Early on, shortly after college, he spent a year and a half in Japan — an experience that enhanced his appreciation of specialized gardening methods.
“I lucked out,” he said. “I was able to see things and record things you never get to see. Usually you can’t find large Japanese gardens in Japan that are in residences. It’s usually a public space. I had a friend who got me into a couple of nice places. I got a lot of input when I was there.”
 That interest strengthened when he came back to the United States and  began to build a career,
“My degree is in landscape architecture,” he said. “Rather than pursue that, I was looking at something else to do and got into the business of distributing bonsai pottery wholesale.”
The job necessitated calling on nurseries and bonsai teachers.
“(That’s when) I fell in love with the art of bonsai,” he said.
It was another 10 years before he devoted the majority of his time to it.  
Matsuda creates bonsai from a number of plant species. One of the most popular types is Japanese maple. For hardiness, olive and Chinese elm trees are good choices. Juniper and other cypress are ideal for evergreen bonsai, he said.
Bonsais must be kept outdoors. And placement, as with any other plant, depends on each’s sunlight needs. A patio or yard with a lot of shade versus a yard that gets a lot of sun is an important consideration for choosing the right plant.
In recent years Matsuda has begun melding his bonsai skills into his landscaping projects.
“What I’m trying currently is to make the knowledge of bonsai relevant to the garden,” he said. “There isn’t a way to train a shrub to maintain a certain size unless you learn it through the bonsai way. There’s no book and no one teaching you to prune something so it doesn’t look like a hedge. There are ways to maintain just about any plant so it retains its natural character while staying proportional if you understand bonsai pruning.”
He’s seeing a lot of garden club members who want to learn the bonsai techniques, which are the same as those used in a Japanese garden, but less stylized.
“If you learn these basic steps, you can take care of the whole yard,” he said.
Although caring for his plants takes a lot of time, teaching is a big part of Matsuda’s business — he gives classes at Sierra College as well as at his nursery — and he has developed his own teaching methods.
“My teacher had a set of classes — eight sessions for beginners, another eight for intermediate and eight for advanced,” he said. “So I took all those classes. But when I started teaching, I found out I couldn’t follow the same format. I’ve adapted a more modern way for people wanting to learn.”

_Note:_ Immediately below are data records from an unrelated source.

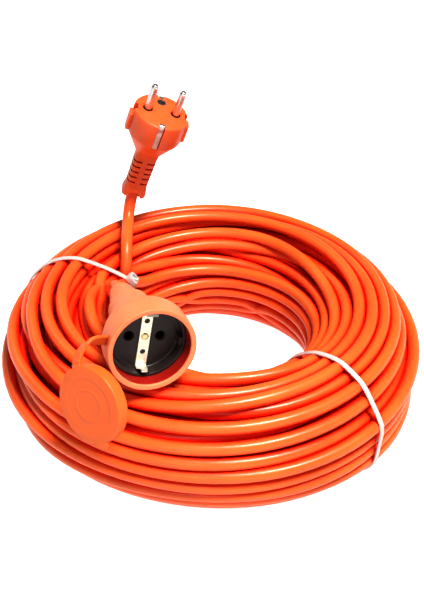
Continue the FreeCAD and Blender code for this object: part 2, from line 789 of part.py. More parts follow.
def build_wiring(prefix, frame, crimp_front, gather, cord_start):
    """Three crimps behind the contacts and three cores that gather into the cord."""
    front = size(crimp_front)
    back = front - size("Size.crimp_length")
    for colour, (side, (end_x, end_y)) in CORES.items():
        x = side * size("Size.pin_spacing") / 2
        ferrule = doc.addObject("Part::Cylinder", "Crimp")
        bind(ferrule, Radius="Size.crimp_radius", Height="Size.crimp_length")
        seat = FreeCAD.Placement(Vector(x, 0, back), FreeCAD.Rotation())
        keep("%s_crimp_%s" % (prefix, colour), ferrule, frame.multiply(seat))
        route = [(x, 0, back), (x, 0, back - 3), (end_x, end_y, back - gather)]
        route.append((end_x, end_y, cord_start))
        core = tube(route, size("Size.core_diameter"))
        solid_feature("%s_core_%s" % (prefix, colour), core, frame)


def build_all():
    socket = pose(*SOCKET_POSE)
    plug = pose(*PLUG_POSE)
    coil = build_coil()
    for tie in TIES:
        build_tie(tie)
    doc.recompute()
    build_leads(coil)
    build_plug_body(plug)
    build_plug_bridge(plug)
    build_pin("pin_line", 1, plug)
    build_pin("pin_neutral", -1, plug)
    build_plug_earth(plug)
    build_wiring("plug", plug, "-Size.shank_length", 15, PLUG_CORD_START)
    build_socket_body(socket)
    build_socket_insert(socket)
    build_contact("contact_line", 1, socket)
    build_contact("contact_neutral", -1, socket)
    build_socket_earth(socket)
    build_rear_cover(socket)
    build_relief(socket)
    build_wiring("socket", socket, "-Size.block_end", 9.5, SOCKET_CORD_START)
    lid = lid_placement(socket)
    build_lid(lid)
    build_strap(socket, lid)
    doc.recompute()


def check_objects():
    for item in doc.Objects:
        if "Invalid" in item.State or "Error" in item.State:
            raise RuntimeError("%s: %s" % (item.Name, item.State))
    for node, item in PARTS.items():
        if item.Shape.isNull() or not item.Shape.isValid():
            raise RuntimeError("bad shape: " + node)


def export_parts():
    os.makedirs("parts", exist_ok=True)
    for node, item in PARTS.items():
        item.Shape.exportStep("parts/%s.step" % node)
        box = item.Shape.BoundBox
        print("%-24s solids %d volume %9.0f z %.1f..%.1f" % (
            node, len(item.Shape.Solids), item.Shape.Volume, box.ZMin, box.ZMax))


build_all()
check_objects()
export_parts()
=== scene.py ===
import bmesh
import bpy
import math
import numpy as np
from mathutils import Matrix, Vector


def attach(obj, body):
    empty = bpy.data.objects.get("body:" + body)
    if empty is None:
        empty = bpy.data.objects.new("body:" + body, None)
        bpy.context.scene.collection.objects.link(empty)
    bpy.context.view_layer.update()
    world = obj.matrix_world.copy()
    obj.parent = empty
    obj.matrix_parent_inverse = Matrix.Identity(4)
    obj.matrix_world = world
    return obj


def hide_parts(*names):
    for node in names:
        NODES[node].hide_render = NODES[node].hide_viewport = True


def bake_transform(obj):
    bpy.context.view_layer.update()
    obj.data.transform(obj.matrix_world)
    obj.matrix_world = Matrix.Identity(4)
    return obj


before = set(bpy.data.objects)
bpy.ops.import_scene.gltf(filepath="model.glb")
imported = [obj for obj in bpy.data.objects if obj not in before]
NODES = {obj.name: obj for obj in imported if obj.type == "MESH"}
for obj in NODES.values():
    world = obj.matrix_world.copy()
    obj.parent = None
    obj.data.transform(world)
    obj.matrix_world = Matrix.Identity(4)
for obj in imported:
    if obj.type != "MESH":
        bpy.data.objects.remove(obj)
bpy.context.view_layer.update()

# ------------------------------------------------------------------ cord and coil, metres
CORD = 0.008
COIL_RADIUS = 0.099
COIL_HALF_WIDTH = 0.040
COIL_HALF_HEIGHT = 0.043
COIL_CENTRE = 0.043
TURNS = 64
STATIONS = 30
FIRST_AZIMUTH = math.radians(160)
SETTLING_STEPS = 380
SWELL = 0.0035
SINK = 0.00002
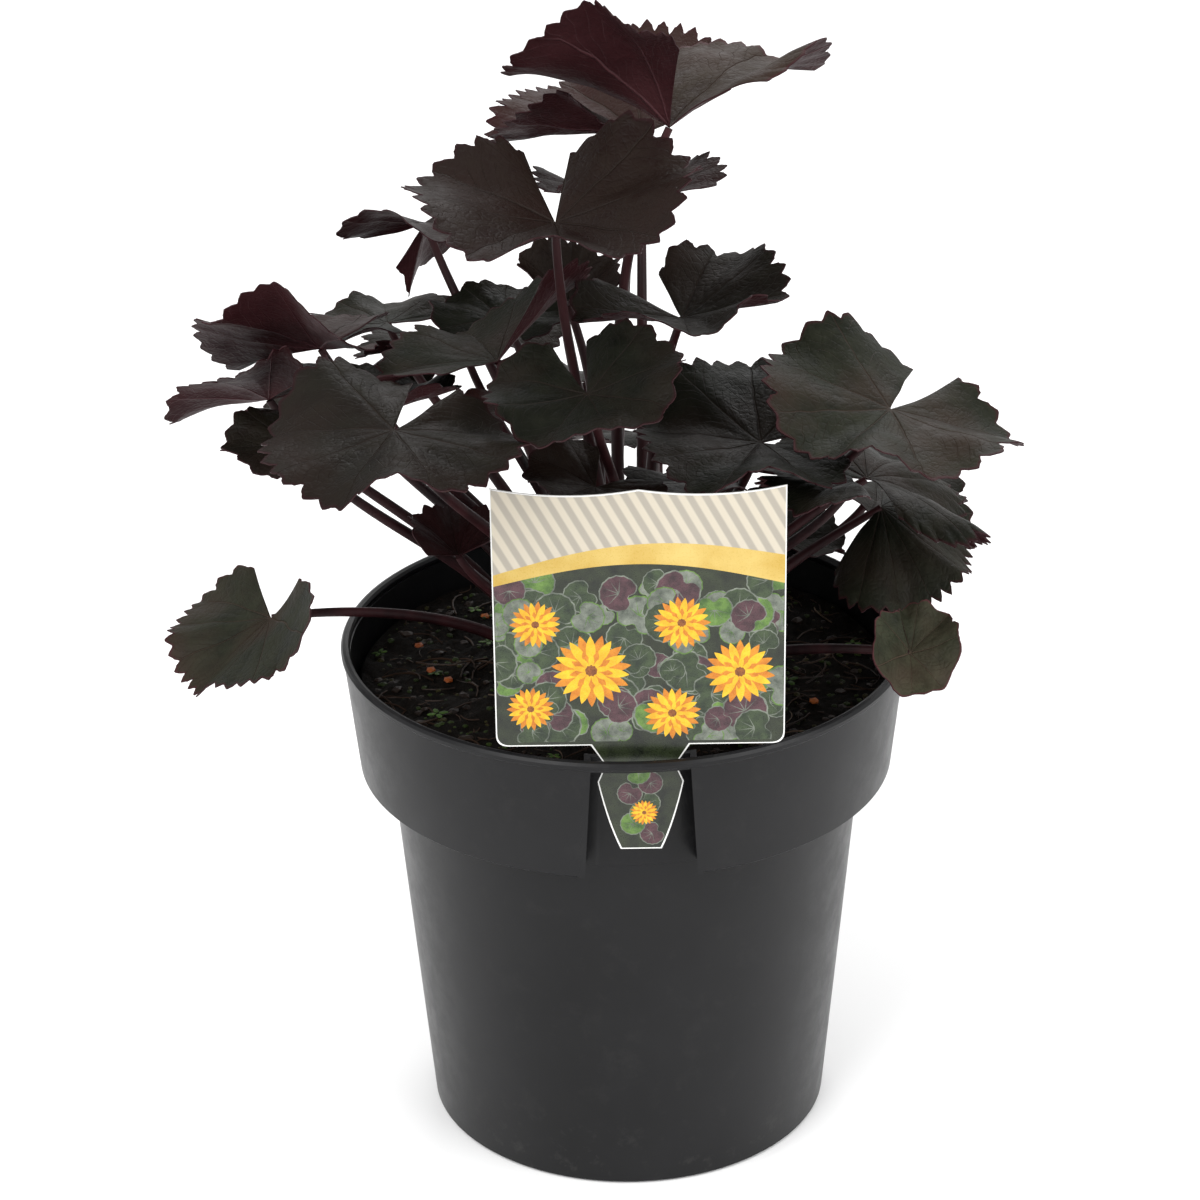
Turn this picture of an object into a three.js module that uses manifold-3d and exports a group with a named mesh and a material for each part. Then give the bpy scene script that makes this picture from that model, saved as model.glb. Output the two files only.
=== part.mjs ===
// A leopard plant in a nursery pot: toothed dark leaves on long stalks, a root crown in its soil,
// a tapered pot with a deep collar, and a T-shaped plant label in the collar's slot.
// Millimetres, +Z up. The origin is the middle of the pot's flat base.
import * as THREE from 'three';
import { mergeVertices } from 'three/addons/utils/BufferGeometryUtils.js';
import Module from 'manifold-3d';

const wasm = await Module();
wasm.setup();

const DEG = Math.PI / 180;
const GAP = 0.4;               // air left between neighbouring pieces

// Pot
const RIM_RADIUS = 95;         // a three-litre pot, 190 across the lip
const RIM_HEIGHT = 174;
const LIP_HEIGHT = 3.6;
const LIP_DEPTH = 3.2;
const COLLAR_BOTTOM = 130;     // height of the collar's lower edge
const COLLAR_TOP_RADIUS = 94.2;
const COLLAR_BOTTOM_RADIUS = 90;
const WALL_TOP_RADIUS = 80;    // wall just under the collar
const BASE_RADIUS = 68.6;
const WALL = 2;
const FLOOR = 3;
const BASE_RELIEF = 2;         // how far the ring between foot and centre pad is raised
const PAD_RADIUS = 14;
const FOOT_WIDTH = 8;
const POT_SIDES = 32;
const DRAIN_COUNT = 6;
const DRAIN_RADIUS = 5;
const DRAIN_CIRCLE = 38;
const DRAIN_SIDES = 12;

// Label slot in the front of the collar
const SLOT_TOP_WIDTH = 31;
const SLOT_BOTTOM_WIDTH = 36;

// Label
const LABEL_THICKNESS = 0.8;
const LABEL_Y = -87.5;
const LABEL_X = 4;
const PANEL_WIDTH = 90;
const PANEL_BOTTOM = 177;
const PANEL_TOP = 264.5;
const PANEL_PEAK = 263.5;       // middle of the top edge, between two shallow scallops
const SCALLOP_DIP = 2.4;
const PANEL_CORNER = 4;
const NECK_WIDTH = 31;
const NECK_RIM_WIDTH = 22;
const NECK_RIM_HEIGHT = 170;
const TAIL_WIDTH = 27;
const TAIL_SHOULDER = 164;
const TAIL_TIP_WIDTH = 13;
const TAIL_TIP = 140;

// Soil and crown
const SOIL_TOP = 160;
const SOIL_ROUGHNESS = 1.4;
const SOIL_EDGE = 5;           // width of the rounded edge along the pot's wall
const CROWN_RADIUS = 35;
const CROWN_DEPTH = 18;
const CROWN_RISE = 5;
const CROWN_SIDES = 18;
const SOCKET_DEPTH = 11;
const SOCKET_RINGS = [1, 6, 12, 18];
const SOCKET_SPACING = 10;

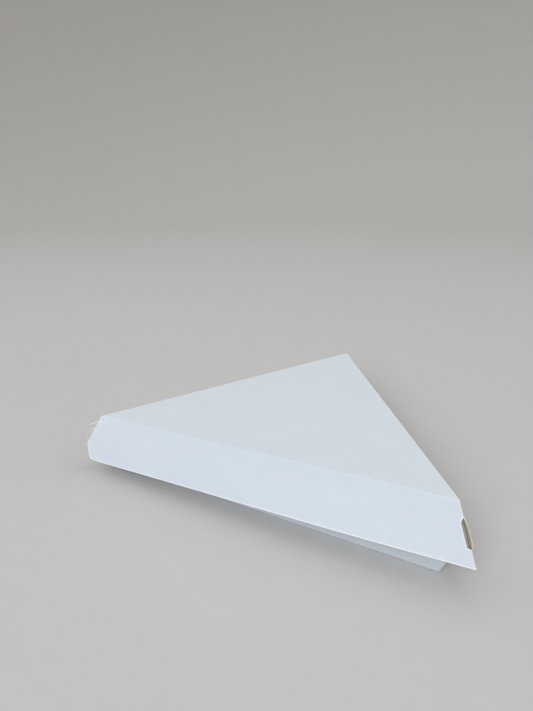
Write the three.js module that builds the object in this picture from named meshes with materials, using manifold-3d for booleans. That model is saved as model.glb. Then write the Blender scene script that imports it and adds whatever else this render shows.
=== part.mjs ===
// Triangular paperboard clamshell for one pizza slice, folded from a single glued sheet.
// Millimetres, +Z up, crust side towards -X, point of the slice towards +X.
// The origin is the centroid of the tray's flat underside, which is where the box stands.

import * as THREE from 'three';
import { ConvexGeometry } from 'three/addons/geometries/ConvexGeometry.js';
import { mergeVertices } from 'three/addons/utils/BufferGeometryUtils.js';
import Module from 'manifold-3d';

// Board
const boardThickness = 0.5;
const foldRadius = 0.3; // inside radius of a pressed fold
const foldSteps = 4; // facets round a fold

// Tray: a triangular floor with walls that lean outwards as they rise
const trayLength = 202; // floor, crust edge to point
const trayWidth = 216; // floor, along the crust edge
const trayDepth = 18.5; // underside of the floor to the hinge crease
const trayBackRun = 8.1; // how far the crust wall leans out over that depth
const traySideLean = 0.2; // outward run of the side walls for each millimetre of rise
const tongueHeight = 5.5; // rise of the rim at the point, behind the lid's lock
const tongueLength = 14; // full-height stretch of that rise, back from the point
const tongueSlope = 14; // run of the sweep that leads up to it

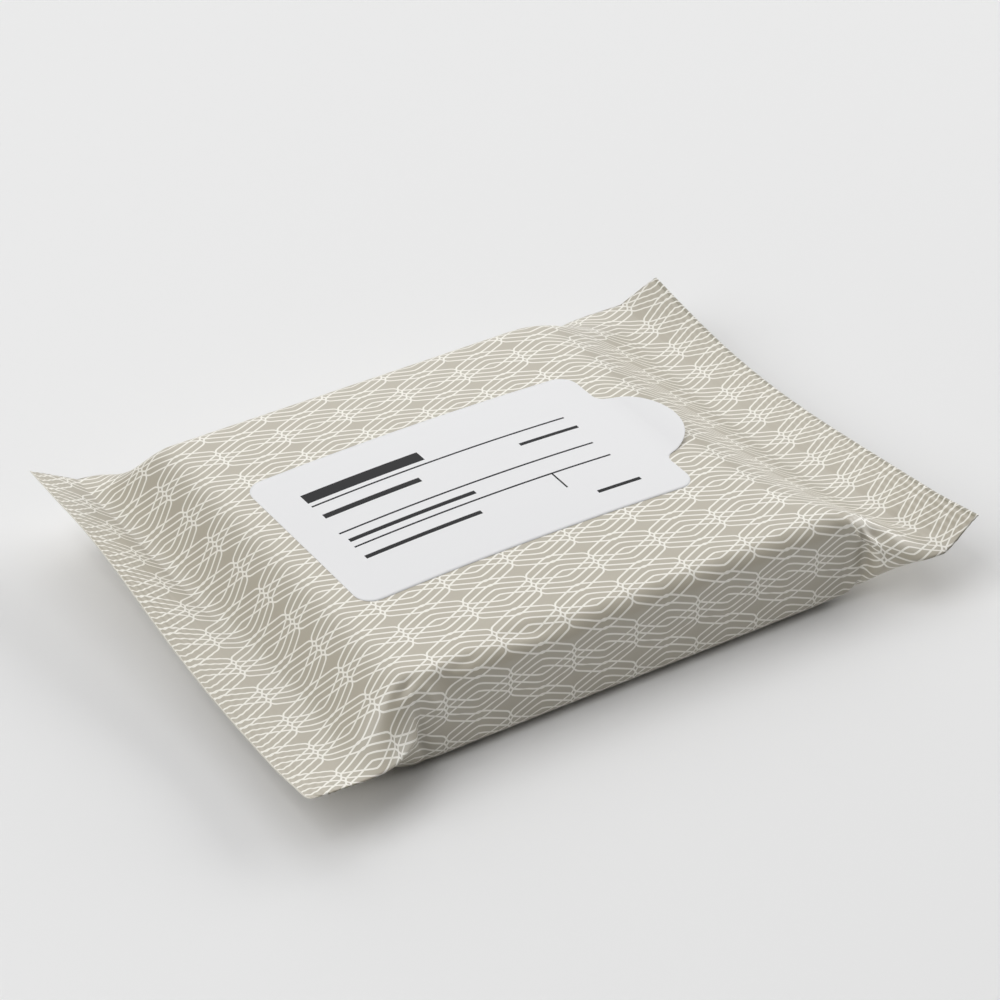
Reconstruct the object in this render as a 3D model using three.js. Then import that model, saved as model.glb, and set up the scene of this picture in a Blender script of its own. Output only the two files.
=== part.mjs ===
// A flow-wrapped soft pack of wet wipes, closed, lying flat on its back.
//
// The pack is one web of plastic film folded into a tube round a stack of folded wipes and pressed flat
// and crimped at both ends. It is sealed, so it is one solid. A stiffer white label with a pull tab is
// glued over the opening cut in the top film, and is the second solid.
//
// Millimetres, +Z up. +X runs along the pack, from the left seal to the end with the tab, and +Y runs to
// its back edge. The origin is on the table, under the middle of the pack.
//
// Points on the film are given as film lengths: "along" from the left cut edge and "across" from the
// middle of the top face. Film bends but doesn't stretch, so a step of film keeps its length: what it
// spends on climbing it loses on the plan.

import * as THREE from 'three';

// Film tube
const FILM_LENGTH = 200; // cut edge to cut edge
const FLAT_WIDTH = 143; // fold to fold, with the tube pressed flat
const SEAL_THICKNESS = 0.6; // two plies with their crimp

// Stack of wipes, as the film shows it from outside
const STACK_HEIGHT = 26;
const EDGE_RADIUS = 5; // film over the stack's long edges
const CROWN = 2; // rise of the top film over the middle of the stack

// The two ends, measured on the film from each one's own cut edge: where the pressed sheet bends up,
// where the film starts to climb (the foot), and where it is on top of the stack (the shoulder). At the
// front and the back corner the foot and the shoulder move by these two lengths. Then heights above the
// table of the pressed sheet at the foot and at the cut edge: tilt and wave lift the back half, and bow
// lifts both corners.
const LEFT_END = {
  bend: 15, foot: 15.4, shoulder: 40, front: [-5, -1], back: [-1, -3],
  footHeight: 13.3, footTilt: 0.5, footBow: 1.3,
  edgeHeight: 15.9, edgeTilt: 4, edgeWave: 2.2, edgeBow: 2.6,
};
const RIGHT_END = {
  bend: 12, foot: 16.4, shoulder: 55, front: [-11, -28], back: [-2, 5],
  footHeight: 10.8, footTilt: -0.8, footBow: 2.2,
  edgeHeight: 12.5, edgeTilt: -1.8, edgeWave: -0.8, edgeBow: 6.9,
};
const EARLY_CLIMB = 0.91; // power that starts the climb a little sooner than a plain smooth step
const CRISP_CORNER = 8; // power that keeps the crisp slope close to the corners

// Label, glued on the top film
const LABEL_START = 44; // film length from the left cut edge
const LABEL_MIDDLE = 1.2; // its middle line, across the film
const LABEL_LENGTH = 96.2; // without its tab
const LABEL_WIDTH = 59;
const LABEL_CORNER = 5;
const LABEL_THICKNESS = 0.4;
const LABEL_GAP = 0.3; // clear of the film under it
const TAB_RADIUS = 14.3; // round tab, drawn about the middle of the label's end
const TAB_FILLET = 3.2; // hollow corner between the label's end and its tab
const TAB_ROOT = LABEL_LENGTH + 0.1; // a hair past the label's end, so that no two rows of it coincide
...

He’s found the best way  to get students started is with a bonsai that has a few years of growth.
“To do an instant bonsai like this takes a minimum of three years of preparation of material,” he said. “That’s the bare minimum to get something that’s not just a stick in a pot.”
He has named one of his of his programs the PP5 bonsai.
“The first P stands for the plant. The second P stands for the pot or container and then add $5 for the things like soil, moss and gravel to complete the project,” he said. “Add that together and it becomes bonsai. That’s my informal way.”
What his students and customers start with depends on their budget.
“Some people buy 10-year-old material and it is a bigger pot,” he said. “At the lowest end, the material is $12.50. On the other end it is $14,500.”
That’s for an old bonsai left to him by his uncle that he is very reluctant to sell.
A good starter level will run $100 to $200.
“The (trees) would have pretty close to 10 years of training,” he said.
Matsuda maintains 5,000 plants at his nursery. His classes always include a tour that gives students an up-close look at bonsai in all its stages of growth.
His classes for beginners include demonstrations on several trees.
“I’ll have some a year or two years old, which is just a little stock,” he said. “(I show them) ‘this is what you do the first year – you cut off the top.’ Then I’ll have a five-year and then probably on display will be one of the nice ones. They’ll see the progression from seedling to a mature one that is 30 to 40 years old.”
He uses 7 to 10-year-old trees to teach how to do the trimming.
“It’s more realistic for (the students),” he said.
One of his longtime students is Larry Clark.
“I started with Hiro through a class offered by Sierra College 10 years ago,” Clark said in an email.  “Following that class, I started taking individual classes with him for the next several years learning different techniques and styles used in the bonsai world. He then started offering a group class that met once a month on Saturdays where we would discuss different aspects in bonsai and just as interesting, some history about the culture and lifestyle of Japan and how bonsai has become an integral part of living in Japan. We have also learned more about Ikebana or flower arrangement and the significance of the tea ceremony, which we found most interesting.
“It has been fun working and studying under Hiro and I plan to continue for as long as I can. He has become a good friend and I always look forward to the time that I see him.”
Matsuda is also preserving his knowledge on video. So far he has completed two training videos explaining the art of bonsai. They are ideal for those who want to start bonsai but are not able to takes classes, he said.
Matsuda’s upcoming classes include a Mother’s Day program on May 12 that will discuss what he calls “Rakusai.”
“Raku is ceramic and sai is the plant part,” he said. “We’re making our own container and adding the plant. But it is not following the bonsai pot, which is usually understated to highlight the tree. In Raku, it is more artistic and then adding the plant to that.”